What you need to do:
Return, unaltered, every line from the beginning of the material below up to and including the one with "wheel and chains.".
::::::
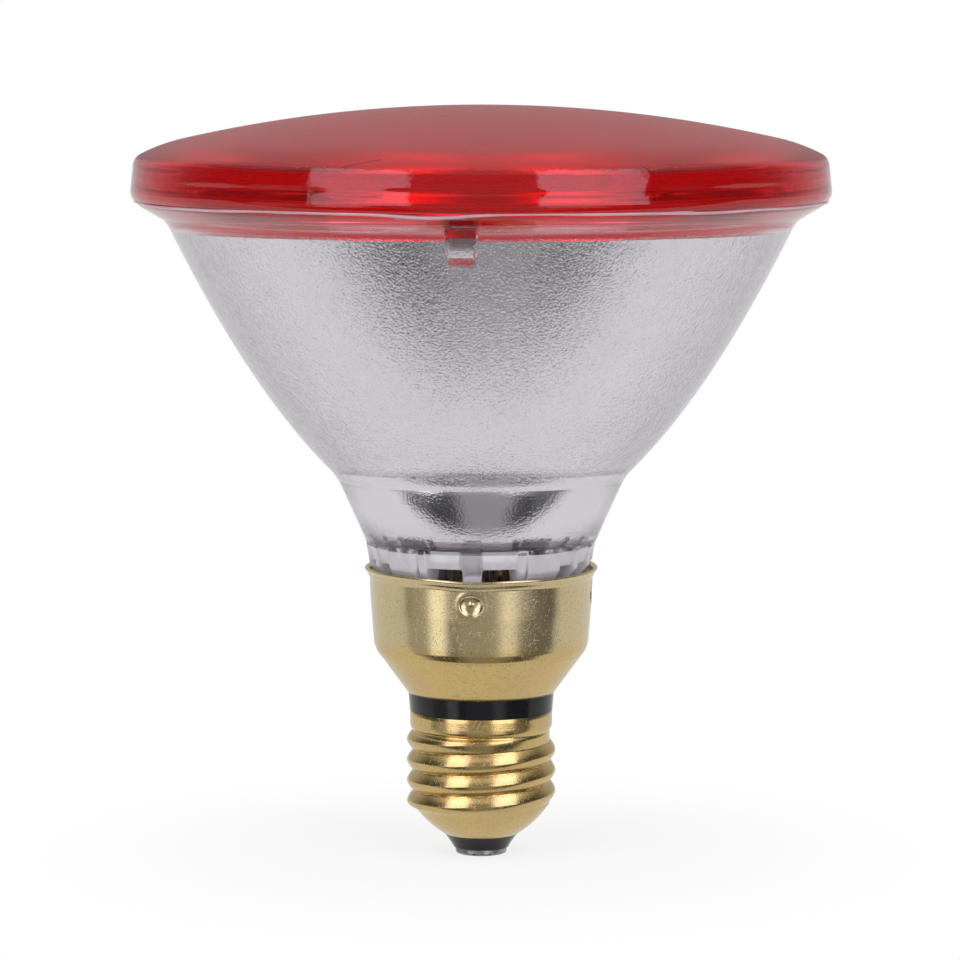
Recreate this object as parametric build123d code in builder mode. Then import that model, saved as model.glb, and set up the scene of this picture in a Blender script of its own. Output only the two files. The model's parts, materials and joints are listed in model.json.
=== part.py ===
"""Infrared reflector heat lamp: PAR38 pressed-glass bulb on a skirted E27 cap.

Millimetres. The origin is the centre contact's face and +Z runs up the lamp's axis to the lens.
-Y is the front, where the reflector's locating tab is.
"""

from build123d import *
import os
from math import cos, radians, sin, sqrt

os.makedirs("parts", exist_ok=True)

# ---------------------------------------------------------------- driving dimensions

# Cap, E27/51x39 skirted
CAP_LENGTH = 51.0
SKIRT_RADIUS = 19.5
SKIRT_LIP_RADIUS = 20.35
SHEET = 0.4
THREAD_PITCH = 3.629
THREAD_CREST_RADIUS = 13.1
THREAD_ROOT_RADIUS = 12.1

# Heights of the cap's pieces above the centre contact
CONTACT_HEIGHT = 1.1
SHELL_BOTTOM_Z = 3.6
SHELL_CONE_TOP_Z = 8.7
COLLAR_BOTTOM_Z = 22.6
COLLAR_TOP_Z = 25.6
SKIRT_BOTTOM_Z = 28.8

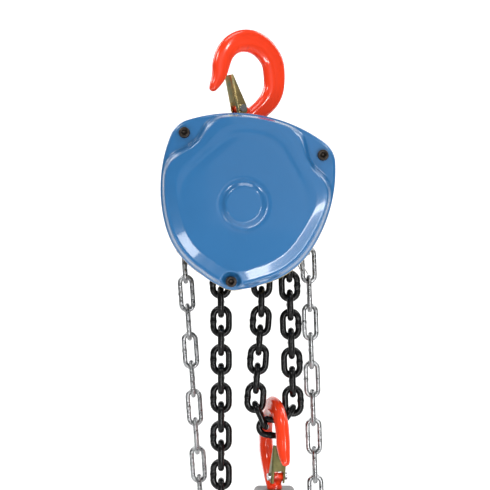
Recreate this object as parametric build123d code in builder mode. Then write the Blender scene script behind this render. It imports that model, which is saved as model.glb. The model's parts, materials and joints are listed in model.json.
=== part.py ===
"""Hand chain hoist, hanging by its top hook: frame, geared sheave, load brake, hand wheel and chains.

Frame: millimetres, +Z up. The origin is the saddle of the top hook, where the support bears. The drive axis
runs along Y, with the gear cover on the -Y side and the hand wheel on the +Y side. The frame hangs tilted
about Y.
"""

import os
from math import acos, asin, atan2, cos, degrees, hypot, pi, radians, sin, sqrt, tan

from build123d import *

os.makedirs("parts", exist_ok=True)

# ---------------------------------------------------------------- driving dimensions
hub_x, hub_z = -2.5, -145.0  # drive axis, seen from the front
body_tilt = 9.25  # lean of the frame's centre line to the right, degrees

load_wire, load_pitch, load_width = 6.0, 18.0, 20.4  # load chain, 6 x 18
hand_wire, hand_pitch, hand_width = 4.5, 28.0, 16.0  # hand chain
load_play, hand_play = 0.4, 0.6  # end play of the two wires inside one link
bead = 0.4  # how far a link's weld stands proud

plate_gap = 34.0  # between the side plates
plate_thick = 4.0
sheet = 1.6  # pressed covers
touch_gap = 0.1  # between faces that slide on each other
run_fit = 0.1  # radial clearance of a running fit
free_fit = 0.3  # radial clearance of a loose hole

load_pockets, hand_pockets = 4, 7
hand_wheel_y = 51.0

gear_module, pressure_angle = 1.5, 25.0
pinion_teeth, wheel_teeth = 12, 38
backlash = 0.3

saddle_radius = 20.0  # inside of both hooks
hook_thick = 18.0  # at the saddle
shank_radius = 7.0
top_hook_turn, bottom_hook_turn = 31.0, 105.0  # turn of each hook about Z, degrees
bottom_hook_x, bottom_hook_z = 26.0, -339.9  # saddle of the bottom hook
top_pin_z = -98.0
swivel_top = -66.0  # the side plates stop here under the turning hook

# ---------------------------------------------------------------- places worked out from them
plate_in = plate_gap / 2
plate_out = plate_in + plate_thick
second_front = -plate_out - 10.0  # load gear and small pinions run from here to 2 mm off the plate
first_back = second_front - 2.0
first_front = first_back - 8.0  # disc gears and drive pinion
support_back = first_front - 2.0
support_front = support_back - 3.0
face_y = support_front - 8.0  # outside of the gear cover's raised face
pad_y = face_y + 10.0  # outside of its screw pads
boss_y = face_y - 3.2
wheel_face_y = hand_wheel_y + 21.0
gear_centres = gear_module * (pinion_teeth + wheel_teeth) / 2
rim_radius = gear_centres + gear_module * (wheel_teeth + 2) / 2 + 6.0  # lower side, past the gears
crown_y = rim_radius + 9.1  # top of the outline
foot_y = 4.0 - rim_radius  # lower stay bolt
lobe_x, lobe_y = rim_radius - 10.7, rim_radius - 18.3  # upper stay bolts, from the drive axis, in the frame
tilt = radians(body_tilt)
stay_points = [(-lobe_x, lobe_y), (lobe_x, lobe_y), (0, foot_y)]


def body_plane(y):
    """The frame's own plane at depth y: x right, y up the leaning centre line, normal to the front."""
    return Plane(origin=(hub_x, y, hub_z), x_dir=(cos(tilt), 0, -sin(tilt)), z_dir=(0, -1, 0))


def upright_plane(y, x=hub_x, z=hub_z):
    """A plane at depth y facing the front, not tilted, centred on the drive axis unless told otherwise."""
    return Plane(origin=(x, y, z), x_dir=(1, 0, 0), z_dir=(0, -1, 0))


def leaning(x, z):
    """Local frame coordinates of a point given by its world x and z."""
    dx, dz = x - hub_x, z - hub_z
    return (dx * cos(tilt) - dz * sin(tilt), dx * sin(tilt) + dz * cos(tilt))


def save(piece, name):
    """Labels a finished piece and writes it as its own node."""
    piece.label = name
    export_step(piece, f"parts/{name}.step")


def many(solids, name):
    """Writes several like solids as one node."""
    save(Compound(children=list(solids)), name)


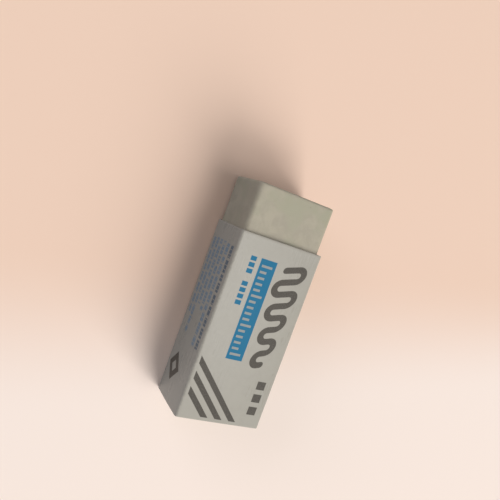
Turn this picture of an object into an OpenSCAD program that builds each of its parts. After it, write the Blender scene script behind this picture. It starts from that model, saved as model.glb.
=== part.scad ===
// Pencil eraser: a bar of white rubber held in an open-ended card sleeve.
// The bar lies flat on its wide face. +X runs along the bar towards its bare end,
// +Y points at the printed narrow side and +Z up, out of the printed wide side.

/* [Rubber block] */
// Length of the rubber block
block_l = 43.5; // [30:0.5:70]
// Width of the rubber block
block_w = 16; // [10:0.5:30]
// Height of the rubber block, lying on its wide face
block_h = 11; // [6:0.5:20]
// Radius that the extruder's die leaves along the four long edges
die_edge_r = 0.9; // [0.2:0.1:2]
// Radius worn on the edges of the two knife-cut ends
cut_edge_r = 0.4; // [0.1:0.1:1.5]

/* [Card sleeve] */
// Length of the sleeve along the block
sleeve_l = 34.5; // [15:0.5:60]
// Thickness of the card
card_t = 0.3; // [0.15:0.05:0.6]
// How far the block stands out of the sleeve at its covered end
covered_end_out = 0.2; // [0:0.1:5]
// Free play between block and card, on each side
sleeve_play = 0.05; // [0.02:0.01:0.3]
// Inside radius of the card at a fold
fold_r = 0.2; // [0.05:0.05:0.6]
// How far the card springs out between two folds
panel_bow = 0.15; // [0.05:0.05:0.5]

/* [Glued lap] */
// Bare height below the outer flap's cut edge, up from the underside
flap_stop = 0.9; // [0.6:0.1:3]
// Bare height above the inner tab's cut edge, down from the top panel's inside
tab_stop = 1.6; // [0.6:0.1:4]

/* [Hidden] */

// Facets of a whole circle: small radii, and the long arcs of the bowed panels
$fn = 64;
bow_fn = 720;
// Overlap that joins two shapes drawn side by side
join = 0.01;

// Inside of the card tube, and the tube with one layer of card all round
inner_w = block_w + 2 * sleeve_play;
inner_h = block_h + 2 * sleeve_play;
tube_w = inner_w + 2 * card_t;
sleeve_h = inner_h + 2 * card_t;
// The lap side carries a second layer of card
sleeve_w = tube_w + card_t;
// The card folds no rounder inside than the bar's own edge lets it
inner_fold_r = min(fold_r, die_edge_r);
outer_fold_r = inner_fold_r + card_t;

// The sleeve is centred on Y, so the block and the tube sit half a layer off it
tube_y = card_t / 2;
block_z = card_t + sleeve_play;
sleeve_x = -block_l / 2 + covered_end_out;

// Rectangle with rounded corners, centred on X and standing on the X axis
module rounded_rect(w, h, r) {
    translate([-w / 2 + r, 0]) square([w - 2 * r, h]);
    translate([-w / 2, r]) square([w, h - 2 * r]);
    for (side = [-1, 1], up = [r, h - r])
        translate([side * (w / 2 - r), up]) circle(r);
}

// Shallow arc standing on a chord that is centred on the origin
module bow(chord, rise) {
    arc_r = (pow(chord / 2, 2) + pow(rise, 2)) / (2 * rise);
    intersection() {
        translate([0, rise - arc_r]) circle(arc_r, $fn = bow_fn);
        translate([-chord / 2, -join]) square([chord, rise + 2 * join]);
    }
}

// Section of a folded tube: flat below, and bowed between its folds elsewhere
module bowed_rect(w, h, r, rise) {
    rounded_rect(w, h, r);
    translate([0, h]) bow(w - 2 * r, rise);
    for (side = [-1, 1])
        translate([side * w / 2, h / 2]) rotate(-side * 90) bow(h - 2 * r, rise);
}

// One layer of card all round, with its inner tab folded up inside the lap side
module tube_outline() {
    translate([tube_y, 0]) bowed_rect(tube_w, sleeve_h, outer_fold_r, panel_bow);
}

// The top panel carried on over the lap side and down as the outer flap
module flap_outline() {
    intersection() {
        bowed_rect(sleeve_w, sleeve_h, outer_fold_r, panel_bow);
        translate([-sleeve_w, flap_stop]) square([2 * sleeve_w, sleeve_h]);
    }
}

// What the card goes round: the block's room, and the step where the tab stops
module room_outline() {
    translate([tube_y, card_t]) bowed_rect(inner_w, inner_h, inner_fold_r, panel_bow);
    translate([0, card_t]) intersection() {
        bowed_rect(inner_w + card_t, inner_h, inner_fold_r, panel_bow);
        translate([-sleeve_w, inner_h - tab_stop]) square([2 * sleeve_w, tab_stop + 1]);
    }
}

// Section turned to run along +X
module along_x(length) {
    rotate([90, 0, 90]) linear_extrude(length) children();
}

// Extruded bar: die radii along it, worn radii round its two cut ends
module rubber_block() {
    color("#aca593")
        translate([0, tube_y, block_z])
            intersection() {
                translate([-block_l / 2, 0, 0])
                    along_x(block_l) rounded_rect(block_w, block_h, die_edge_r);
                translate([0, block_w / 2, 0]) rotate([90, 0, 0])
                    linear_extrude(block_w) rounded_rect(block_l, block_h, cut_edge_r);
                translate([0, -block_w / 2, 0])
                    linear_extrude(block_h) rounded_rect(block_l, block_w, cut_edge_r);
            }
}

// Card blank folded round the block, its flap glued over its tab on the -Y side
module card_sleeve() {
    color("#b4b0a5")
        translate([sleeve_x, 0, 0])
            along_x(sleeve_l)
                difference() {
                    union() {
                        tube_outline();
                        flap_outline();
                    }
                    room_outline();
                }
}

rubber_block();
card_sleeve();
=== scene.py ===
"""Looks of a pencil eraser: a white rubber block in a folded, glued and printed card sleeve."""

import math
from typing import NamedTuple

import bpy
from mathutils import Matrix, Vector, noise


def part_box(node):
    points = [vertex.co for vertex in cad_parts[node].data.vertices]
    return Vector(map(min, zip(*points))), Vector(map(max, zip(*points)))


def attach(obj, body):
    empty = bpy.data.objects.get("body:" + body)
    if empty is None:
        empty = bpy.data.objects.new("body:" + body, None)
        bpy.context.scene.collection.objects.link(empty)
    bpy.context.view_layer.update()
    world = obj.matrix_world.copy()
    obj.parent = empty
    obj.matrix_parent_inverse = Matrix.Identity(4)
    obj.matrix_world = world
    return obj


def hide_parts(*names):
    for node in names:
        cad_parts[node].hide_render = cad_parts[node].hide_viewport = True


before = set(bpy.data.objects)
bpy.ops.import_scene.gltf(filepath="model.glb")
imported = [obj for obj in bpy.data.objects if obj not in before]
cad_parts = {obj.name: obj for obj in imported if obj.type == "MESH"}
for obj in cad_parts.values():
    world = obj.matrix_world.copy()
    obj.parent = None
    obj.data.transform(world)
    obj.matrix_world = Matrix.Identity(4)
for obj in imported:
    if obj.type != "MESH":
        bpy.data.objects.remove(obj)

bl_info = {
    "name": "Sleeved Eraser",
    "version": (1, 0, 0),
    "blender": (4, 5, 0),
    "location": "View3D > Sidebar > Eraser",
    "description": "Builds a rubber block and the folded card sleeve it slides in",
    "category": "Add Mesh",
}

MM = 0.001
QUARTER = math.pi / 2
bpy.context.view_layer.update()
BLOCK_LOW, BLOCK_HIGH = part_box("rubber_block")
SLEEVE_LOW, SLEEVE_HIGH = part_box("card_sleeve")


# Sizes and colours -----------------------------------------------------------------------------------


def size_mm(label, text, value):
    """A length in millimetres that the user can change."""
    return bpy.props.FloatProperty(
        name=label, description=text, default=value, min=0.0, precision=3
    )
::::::
Complete output:
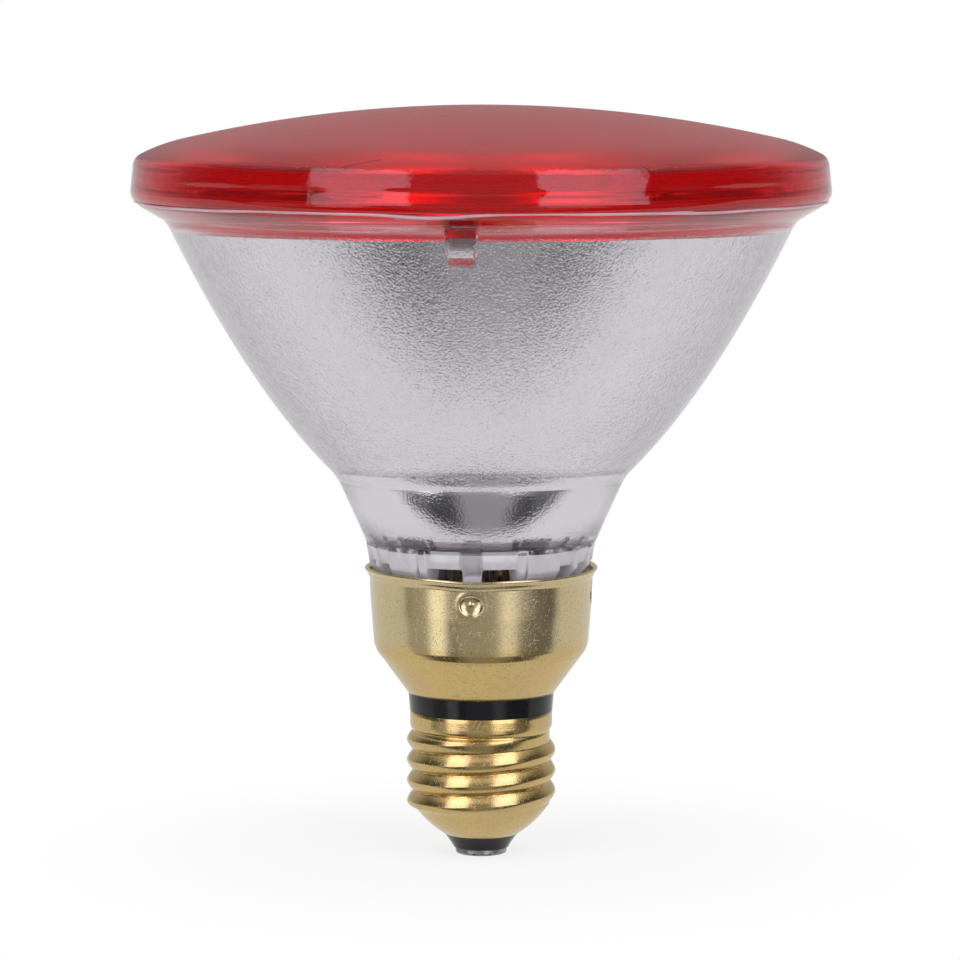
Recreate this object as parametric build123d code in builder mode. Then import that model, saved as model.glb, and set up the scene of this picture in a Blender script of its own. Output only the two files. The model's parts, materials and joints are listed in model.json.
=== part.py ===
"""Infrared reflector heat lamp: PAR38 pressed-glass bulb on a skirted E27 cap.

Millimetres. The origin is the centre contact's face and +Z runs up the lamp's axis to the lens.
-Y is the front, where the reflector's locating tab is.
"""

from build123d import *
import os
from math import cos, radians, sin, sqrt

os.makedirs("parts", exist_ok=True)

# ---------------------------------------------------------------- driving dimensions

# Cap, E27/51x39 skirted
CAP_LENGTH = 51.0
SKIRT_RADIUS = 19.5
SKIRT_LIP_RADIUS = 20.35
SHEET = 0.4
THREAD_PITCH = 3.629
THREAD_CREST_RADIUS = 13.1
THREAD_ROOT_RADIUS = 12.1

# Heights of the cap's pieces above the centre contact
CONTACT_HEIGHT = 1.1
SHELL_BOTTOM_Z = 3.6
SHELL_CONE_TOP_Z = 8.7
COLLAR_BOTTOM_Z = 22.6
COLLAR_TOP_Z = 25.6
SKIRT_BOTTOM_Z = 28.8

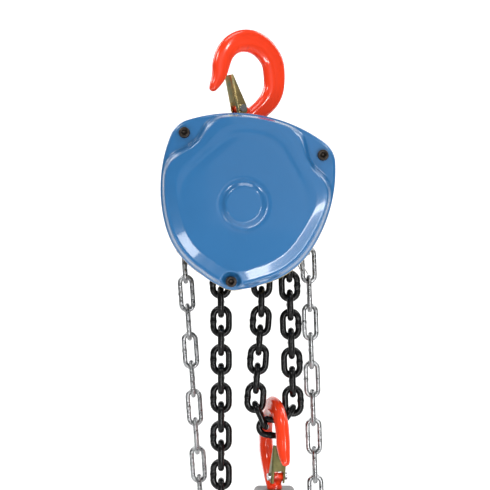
Recreate this object as parametric build123d code in builder mode. Then write the Blender scene script behind this render. It imports that model, which is saved as model.glb. The model's parts, materials and joints are listed in model.json.
=== part.py ===
"""Hand chain hoist, hanging by its top hook: frame, geared sheave, load brake, hand wheel and chains.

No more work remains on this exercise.